> **Information shown**:
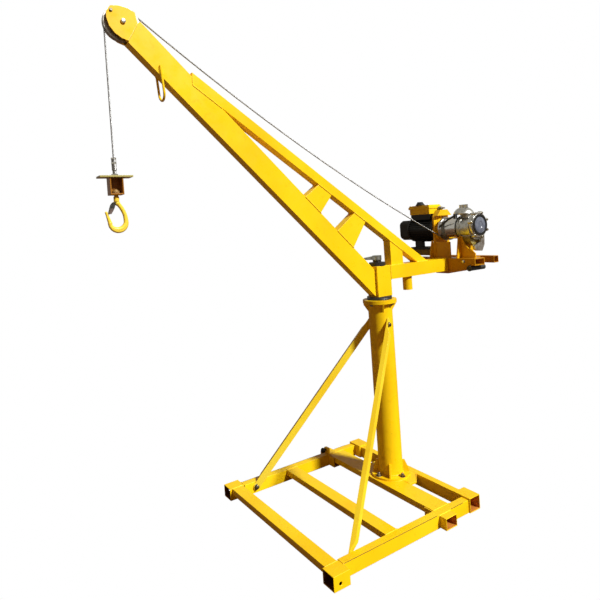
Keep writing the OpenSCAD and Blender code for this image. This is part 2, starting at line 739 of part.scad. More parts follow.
module hook() color("#e6b21a") {
    // shank with its nut on the yoke floor
    translate([hook_axis_x, 0, hook_top - 6])
        cylinder(r = 8, h = fall_bottom - 122 - hook_top + 6, $fn = 48);
    translate([hook_axis_x, 0, fall_bottom - 136.95]) cylinder(r = 14, h = 10, $fn = 6);
    translate([hook_axis_x, 0, hook_top - 7]) cylinder(r = 10.5, h = 20, $fn = 48);
    translate([hook_axis_x - 2.8, 0, hook_top - 13]) sphere(r = 10, $fn = 48);
    hook_arc(bowl_x, bowl_r, 180, 360);
    hook_arc(bowl_x - bowl_r + back_r, back_r, 180 - back_a, 180);
    translate([bowl_x - bowl_r, 0, bowl_z]) sphere(r = hook_bar + 0.5, $fn = 48);
    // tapered tip
    translate([bowl_x + bowl_r, 0, bowl_z]) {
        sphere(r = hook_bar + 0.5, $fn = 48);
        rotate([0, tip_tilt, 0]) {
            cylinder(r1 = hook_bar - 0.2, r2 = hook_bar - 3.5, h = tip_l, $fn = 48);
            translate([0, 0, tip_l]) sphere(r = hook_bar - 2.8, $fn = 48);
        }
    }
    // lug and pin for the latch
    box(hook_axis_x + 4, latch_x + 2, -3.4, 3.4, latch_z - 4, latch_z + 6);
    rod_y(latch_x, latch_z, 2, -7, 7);
}

module hook_latch() color("#26241e")
    translate([latch_x, 0, latch_z]) rotate([0, -17.8, 0]) difference() {
        union() {
            box(-1.25, 1.25, -5.8, 5.8, -41, -9);
            for (s = [-1, 1]) {
                box(-3, 3, s > 0 ? 3.8 : -5.8, s > 0 ? 5.8 : -3.8, -14, 0);
                rod_y(0, 0, 4.5, s > 0 ? 3.8 : -5.8, s > 0 ? 5.8 : -3.8);
            }
        }
        rod_y(0, 0, 2.05, -10, 10);
    }

side_rail_near();
side_rail_far();
corner_tube_near();
corner_tube_far();
front_crossbeam();
middle_crossbeam();
mast_crossbeam();
rear_crossbeam();
outrigger_socket_near();
outrigger_socket_far();
rear_socket_near();
rear_socket_far();
mast_seat_plate();
mast_base_flange();
mast_tube();
mast_top_flange();
brace_near();
brace_far();
slew_post();
swivel_head();
kingpin_cap();
cap_lever();
boom_tube();
top_chord();
web_plate_upper();
web_plate_lower();
web_post();
rear_arm();
arm_stub_tube();
platform_front();
platform_rear();
push_handle_near();
push_handle_far();
tip_fork();
rope_eye();
winch_frame();
winch_motor();
fan_cover();
control_box();
gearbox_foot();
gearbox();
gearbox_cover();
rope_lead();
sheave();
drum();
rope_fall();
rope_socket();
hook_yoke();
hook();
hook_latch();
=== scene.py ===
import bpy, bmesh, math, random
from mathutils import Vector, Matrix, Quaternion


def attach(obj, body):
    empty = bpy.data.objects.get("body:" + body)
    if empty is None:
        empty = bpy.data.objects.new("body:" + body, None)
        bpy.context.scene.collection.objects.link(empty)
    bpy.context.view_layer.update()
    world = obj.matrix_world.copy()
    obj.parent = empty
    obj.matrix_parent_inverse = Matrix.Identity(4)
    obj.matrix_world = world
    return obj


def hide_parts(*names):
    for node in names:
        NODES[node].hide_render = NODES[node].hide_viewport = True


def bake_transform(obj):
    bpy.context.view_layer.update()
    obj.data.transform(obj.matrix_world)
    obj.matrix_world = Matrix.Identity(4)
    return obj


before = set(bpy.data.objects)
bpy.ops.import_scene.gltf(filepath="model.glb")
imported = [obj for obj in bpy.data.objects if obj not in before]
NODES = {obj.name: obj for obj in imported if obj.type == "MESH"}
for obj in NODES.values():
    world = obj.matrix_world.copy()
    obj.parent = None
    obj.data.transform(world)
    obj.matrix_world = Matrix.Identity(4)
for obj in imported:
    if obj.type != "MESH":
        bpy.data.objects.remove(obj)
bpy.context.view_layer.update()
random.seed(7)
V = Vector
scene = bpy.context.scene

# ---------------------------------------------------------------- camera
yaw, pitch, roll = 4.1391, -0.0116, -0.0687
fwd = V((math.cos(yaw) * math.cos(pitch), math.sin(yaw) * math.cos(pitch), math.sin(pitch)))
right = V((math.sin(yaw), -math.cos(yaw), 0))
up = right.cross(fwd)
r2 = right * math.cos(roll) + up * math.sin(roll)
u2 = up * math.cos(roll) - right * math.sin(roll)
cam_data = bpy.data.cameras.new("view")
cam = bpy.data.objects.new("view", cam_data)
scene.collection.objects.link(cam)
cam.matrix_world = Matrix((
    (r2.x, u2.x, -fwd.x, 1.8611), (r2.y, u2.y, -fwd.y, 2.0929),
    (r2.z, u2.z, -fwd.z, 1.3813), (0, 0, 0, 1)))
cam_data.sensor_width = 36
cam_data.lens = 533.139 / 600 * 36
cam_data.shift_x = (300 - 292.357) / 600
cam_data.shift_y = (231.722 - 300) / 600
cam_data.clip_start = 0.01
scene.camera = cam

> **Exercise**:
Please quote the data above in full, with no line missing.

> **Answer below**:
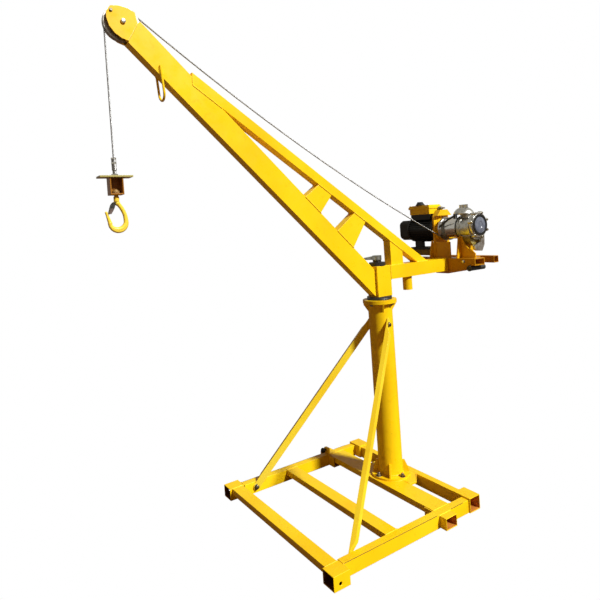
Keep writing the OpenSCAD and Blender code for this image. This is part 2, starting at line 739 of part.scad. More parts follow.
module hook() color("#e6b21a") {
    // shank with its nut on the yoke floor
    translate([hook_axis_x, 0, hook_top - 6])
        cylinder(r = 8, h = fall_bottom - 122 - hook_top + 6, $fn = 48);
    translate([hook_axis_x, 0, fall_bottom - 136.95]) cylinder(r = 14, h = 10, $fn = 6);
    translate([hook_axis_x, 0, hook_top - 7]) cylinder(r = 10.5, h = 20, $fn = 48);
    translate([hook_axis_x - 2.8, 0, hook_top - 13]) sphere(r = 10, $fn = 48);
    hook_arc(bowl_x, bowl_r, 180, 360);
    hook_arc(bowl_x - bowl_r + back_r, back_r, 180 - back_a, 180);
    translate([bowl_x - bowl_r, 0, bowl_z]) sphere(r = hook_bar + 0.5, $fn = 48);
    // tapered tip
    translate([bowl_x + bowl_r, 0, bowl_z]) {
        sphere(r = hook_bar + 0.5, $fn = 48);
        rotate([0, tip_tilt, 0]) {
            cylinder(r1 = hook_bar - 0.2, r2 = hook_bar - 3.5, h = tip_l, $fn = 48);
            translate([0, 0, tip_l]) sphere(r = hook_bar - 2.8, $fn = 48);
        }
    }
    // lug and pin for the latch
    box(hook_axis_x + 4, latch_x + 2, -3.4, 3.4, latch_z - 4, latch_z + 6);
    rod_y(latch_x, latch_z, 2, -7, 7);
}

module hook_latch() color("#26241e")
    translate([latch_x, 0, latch_z]) rotate([0, -17.8, 0]) difference() {
        union() {
            box(-1.25, 1.25, -5.8, 5.8, -41, -9);
            for (s = [-1, 1]) {
                box(-3, 3, s > 0 ? 3.8 : -5.8, s > 0 ? 5.8 : -3.8, -14, 0);
                rod_y(0, 0, 4.5, s > 0 ? 3.8 : -5.8, s > 0 ? 5.8 : -3.8);
            }
        }
        rod_y(0, 0, 2.05, -10, 10);
    }

side_rail_near();
side_rail_far();
corner_tube_near();
corner_tube_far();
front_crossbeam();
middle_crossbeam();
mast_crossbeam();
rear_crossbeam();
outrigger_socket_near();
outrigger_socket_far();
rear_socket_near();
rear_socket_far();
mast_seat_plate();
mast_base_flange();
mast_tube();
mast_top_flange();
brace_near();
brace_far();
slew_post();
swivel_head();
kingpin_cap();
cap_lever();
boom_tube();
top_chord();
web_plate_upper();
web_plate_lower();
web_post();
rear_arm();
arm_stub_tube();
platform_front();
platform_rear();
push_handle_near();
push_handle_far();
tip_fork();
rope_eye();
winch_frame();
winch_motor();
fan_cover();
control_box();
gearbox_foot();
gearbox();
gearbox_cover();
rope_lead();
sheave();
drum();
rope_fall();
rope_socket();
hook_yoke();
hook();
hook_latch();
=== scene.py ===
import bpy, bmesh, math, random
from mathutils import Vector, Matrix, Quaternion


def attach(obj, body):
    empty = bpy.data.objects.get("body:" + body)
    if empty is None:
        empty = bpy.data.objects.new("body:" + body, None)
        bpy.context.scene.collection.objects.link(empty)
    bpy.context.view_layer.update()
    world = obj.matrix_world.copy()
    obj.parent = empty
    obj.matrix_parent_inverse = Matrix.Identity(4)
    obj.matrix_world = world
    return obj


def hide_parts(*names):
    for node in names:
        NODES[node].hide_render = NODES[node].hide_viewport = True


def bake_transform(obj):
    bpy.context.view_layer.update()
    obj.data.transform(obj.matrix_world)
    obj.matrix_world = Matrix.Identity(4)
    return obj


before = set(bpy.data.objects)
bpy.ops.import_scene.gltf(filepath="model.glb")
imported = [obj for obj in bpy.data.objects if obj not in before]
NODES = {obj.name: obj for obj in imported if obj.type == "MESH"}
for obj in NODES.values():
    world = obj.matrix_world.copy()
    obj.parent = None
    obj.data.transform(world)
    obj.matrix_world = Matrix.Identity(4)
for obj in imported:
    if obj.type != "MESH":
        bpy.data.objects.remove(obj)
bpy.context.view_layer.update()
random.seed(7)
V = Vector
scene = bpy.context.scene

# ---------------------------------------------------------------- camera
yaw, pitch, roll = 4.1391, -0.0116, -0.0687
fwd = V((math.cos(yaw) * math.cos(pitch), math.sin(yaw) * math.cos(pitch), math.sin(pitch)))
right = V((math.sin(yaw), -math.cos(yaw), 0))
up = right.cross(fwd)
r2 = right * math.cos(roll) + up * math.sin(roll)
u2 = up * math.cos(roll) - right * math.sin(roll)
cam_data = bpy.data.cameras.new("view")
cam = bpy.data.objects.new("view", cam_data)
scene.collection.objects.link(cam)
cam.matrix_world = Matrix((
    (r2.x, u2.x, -fwd.x, 1.8611), (r2.y, u2.y, -fwd.y, 2.0929),
    (r2.z, u2.z, -fwd.z, 1.3813), (0, 0, 0, 1)))
cam_data.sensor_width = 36
cam_data.lens = 533.139 / 600 * 36
cam_data.shift_x = (300 - 292.357) / 600
cam_data.shift_y = (231.722 - 300) / 600
cam_data.clip_start = 0.01
scene.camera = cam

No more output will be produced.